- **Do this**
Please copy the lines below exactly, from the first one through the line showing "hook_wire = 3; // [2:0.5:4]".

- **Data**

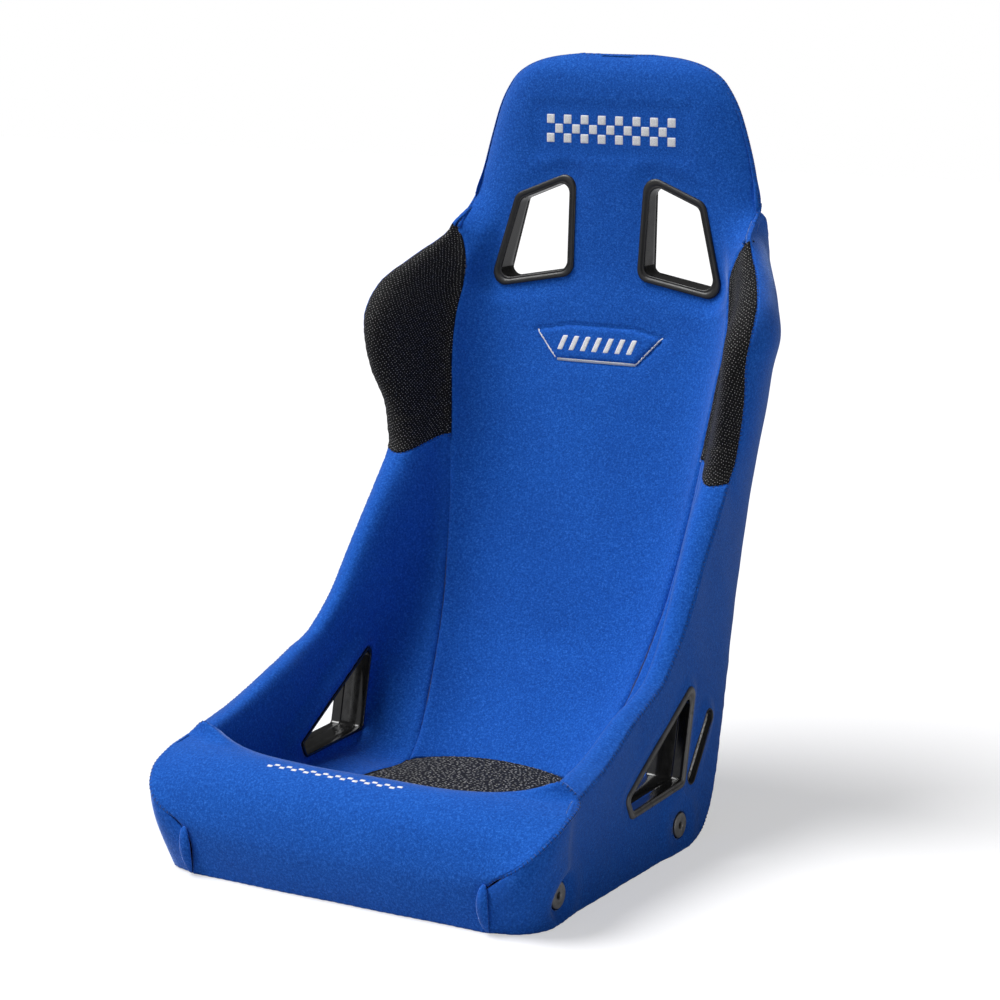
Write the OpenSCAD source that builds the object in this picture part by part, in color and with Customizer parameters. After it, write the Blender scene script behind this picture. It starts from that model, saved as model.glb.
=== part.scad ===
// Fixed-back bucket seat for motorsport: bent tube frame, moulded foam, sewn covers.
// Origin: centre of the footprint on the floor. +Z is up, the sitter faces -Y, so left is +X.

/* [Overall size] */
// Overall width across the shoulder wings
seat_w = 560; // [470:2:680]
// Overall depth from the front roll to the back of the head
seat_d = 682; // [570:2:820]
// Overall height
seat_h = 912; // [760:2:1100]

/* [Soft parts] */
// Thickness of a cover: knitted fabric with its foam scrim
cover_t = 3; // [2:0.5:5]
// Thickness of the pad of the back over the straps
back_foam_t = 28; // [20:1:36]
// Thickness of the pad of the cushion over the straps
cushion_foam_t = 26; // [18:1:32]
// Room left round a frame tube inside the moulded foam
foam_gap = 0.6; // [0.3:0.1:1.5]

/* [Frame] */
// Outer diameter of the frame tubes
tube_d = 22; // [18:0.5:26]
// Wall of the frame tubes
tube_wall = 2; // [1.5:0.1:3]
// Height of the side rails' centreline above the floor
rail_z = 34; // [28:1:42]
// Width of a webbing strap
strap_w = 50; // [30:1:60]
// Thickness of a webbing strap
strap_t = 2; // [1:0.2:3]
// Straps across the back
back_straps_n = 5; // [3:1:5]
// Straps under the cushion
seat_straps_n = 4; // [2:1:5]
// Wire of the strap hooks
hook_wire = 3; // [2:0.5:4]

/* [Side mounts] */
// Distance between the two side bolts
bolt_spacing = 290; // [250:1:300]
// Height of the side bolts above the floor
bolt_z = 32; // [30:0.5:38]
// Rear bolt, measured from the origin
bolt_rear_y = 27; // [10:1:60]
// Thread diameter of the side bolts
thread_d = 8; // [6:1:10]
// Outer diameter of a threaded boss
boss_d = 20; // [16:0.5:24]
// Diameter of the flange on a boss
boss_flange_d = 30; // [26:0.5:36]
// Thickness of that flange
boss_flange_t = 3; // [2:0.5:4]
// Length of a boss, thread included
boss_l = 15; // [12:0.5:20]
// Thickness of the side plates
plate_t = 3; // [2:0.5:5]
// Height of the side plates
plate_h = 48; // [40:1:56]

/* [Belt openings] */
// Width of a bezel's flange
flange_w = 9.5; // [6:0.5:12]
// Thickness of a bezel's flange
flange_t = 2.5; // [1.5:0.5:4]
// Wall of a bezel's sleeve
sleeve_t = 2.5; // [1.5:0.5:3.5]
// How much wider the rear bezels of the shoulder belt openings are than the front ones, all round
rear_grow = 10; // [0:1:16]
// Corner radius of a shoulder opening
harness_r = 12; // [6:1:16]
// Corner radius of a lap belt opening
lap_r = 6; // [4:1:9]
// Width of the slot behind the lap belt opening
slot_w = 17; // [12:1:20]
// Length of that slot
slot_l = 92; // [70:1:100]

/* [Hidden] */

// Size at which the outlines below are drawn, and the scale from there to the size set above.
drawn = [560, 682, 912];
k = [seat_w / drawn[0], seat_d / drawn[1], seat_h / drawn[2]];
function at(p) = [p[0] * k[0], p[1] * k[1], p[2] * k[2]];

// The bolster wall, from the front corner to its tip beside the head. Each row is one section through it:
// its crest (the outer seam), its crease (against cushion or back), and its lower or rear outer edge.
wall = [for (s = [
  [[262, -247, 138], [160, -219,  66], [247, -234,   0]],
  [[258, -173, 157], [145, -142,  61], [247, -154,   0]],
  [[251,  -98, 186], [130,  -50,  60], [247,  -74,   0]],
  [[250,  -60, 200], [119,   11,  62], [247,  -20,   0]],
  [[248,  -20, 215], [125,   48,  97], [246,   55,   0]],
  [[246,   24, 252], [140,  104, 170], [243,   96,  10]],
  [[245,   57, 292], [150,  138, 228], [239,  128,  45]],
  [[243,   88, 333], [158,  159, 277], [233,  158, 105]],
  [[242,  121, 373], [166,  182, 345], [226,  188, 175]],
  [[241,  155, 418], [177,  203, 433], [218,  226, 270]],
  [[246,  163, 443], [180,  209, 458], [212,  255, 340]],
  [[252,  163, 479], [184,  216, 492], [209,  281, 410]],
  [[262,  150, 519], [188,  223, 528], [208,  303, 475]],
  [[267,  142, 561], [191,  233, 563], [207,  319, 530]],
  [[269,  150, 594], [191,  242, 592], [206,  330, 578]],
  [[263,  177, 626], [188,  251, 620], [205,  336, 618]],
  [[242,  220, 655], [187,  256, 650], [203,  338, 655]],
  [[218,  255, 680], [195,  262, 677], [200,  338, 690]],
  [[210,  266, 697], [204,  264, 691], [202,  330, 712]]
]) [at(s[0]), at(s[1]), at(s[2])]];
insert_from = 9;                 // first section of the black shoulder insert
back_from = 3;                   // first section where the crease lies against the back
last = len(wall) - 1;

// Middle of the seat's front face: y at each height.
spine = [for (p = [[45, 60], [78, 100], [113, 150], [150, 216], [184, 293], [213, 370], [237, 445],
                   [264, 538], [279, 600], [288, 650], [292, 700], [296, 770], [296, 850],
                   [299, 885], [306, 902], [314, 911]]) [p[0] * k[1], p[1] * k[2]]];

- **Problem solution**
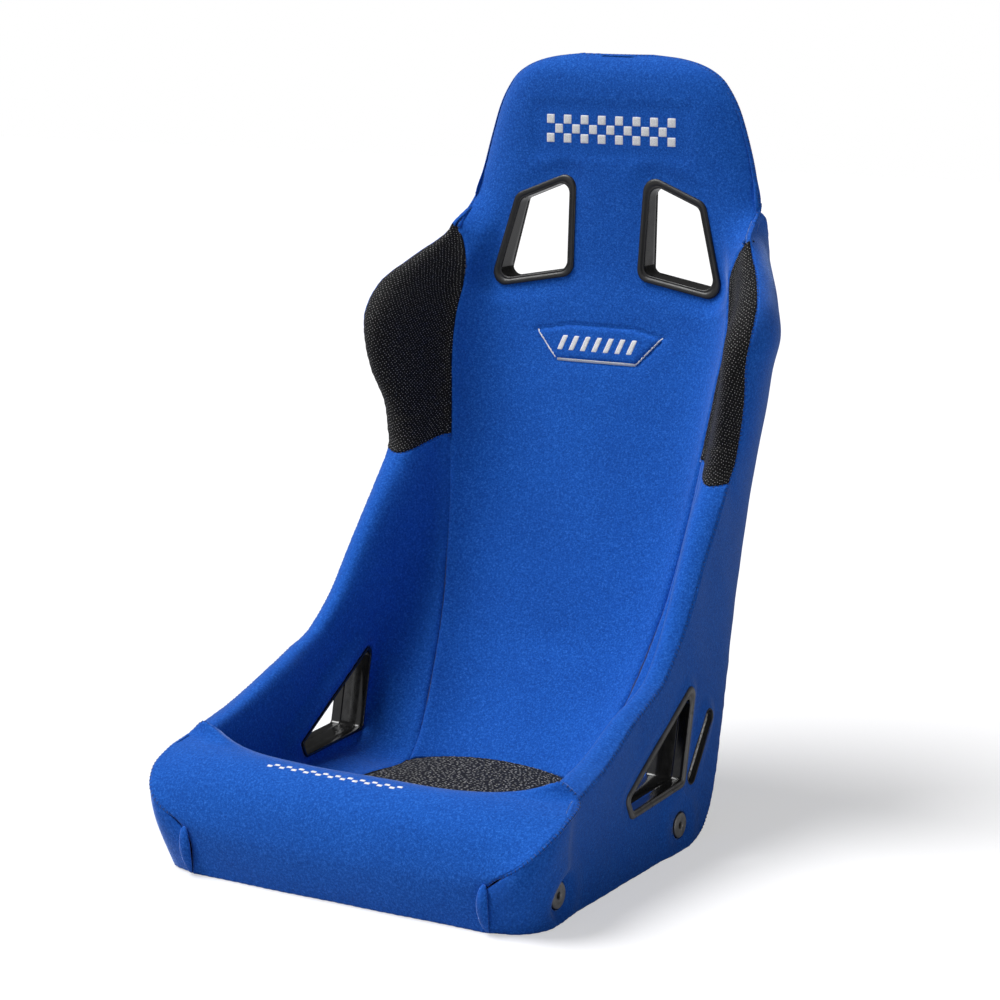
Write the OpenSCAD source that builds the object in this picture part by part, in color and with Customizer parameters. After it, write the Blender scene script behind this picture. It starts from that model, saved as model.glb.
=== part.scad ===
// Fixed-back bucket seat for motorsport: bent tube frame, moulded foam, sewn covers.
// Origin: centre of the footprint on the floor. +Z is up, the sitter faces -Y, so left is +X.

/* [Overall size] */
// Overall width across the shoulder wings
seat_w = 560; // [470:2:680]
// Overall depth from the front roll to the back of the head
seat_d = 682; // [570:2:820]
// Overall height
seat_h = 912; // [760:2:1100]

/* [Soft parts] */
// Thickness of a cover: knitted fabric with its foam scrim
cover_t = 3; // [2:0.5:5]
// Thickness of the pad of the back over the straps
back_foam_t = 28; // [20:1:36]
// Thickness of the pad of the cushion over the straps
cushion_foam_t = 26; // [18:1:32]
// Room left round a frame tube inside the moulded foam
foam_gap = 0.6; // [0.3:0.1:1.5]

/* [Frame] */
// Outer diameter of the frame tubes
tube_d = 22; // [18:0.5:26]
// Wall of the frame tubes
tube_wall = 2; // [1.5:0.1:3]
// Height of the side rails' centreline above the floor
rail_z = 34; // [28:1:42]
// Width of a webbing strap
strap_w = 50; // [30:1:60]
// Thickness of a webbing strap
strap_t = 2; // [1:0.2:3]
// Straps across the back
back_straps_n = 5; // [3:1:5]
// Straps under the cushion
seat_straps_n = 4; // [2:1:5]
// Wire of the strap hooks
hook_wire = 3; // [2:0.5:4]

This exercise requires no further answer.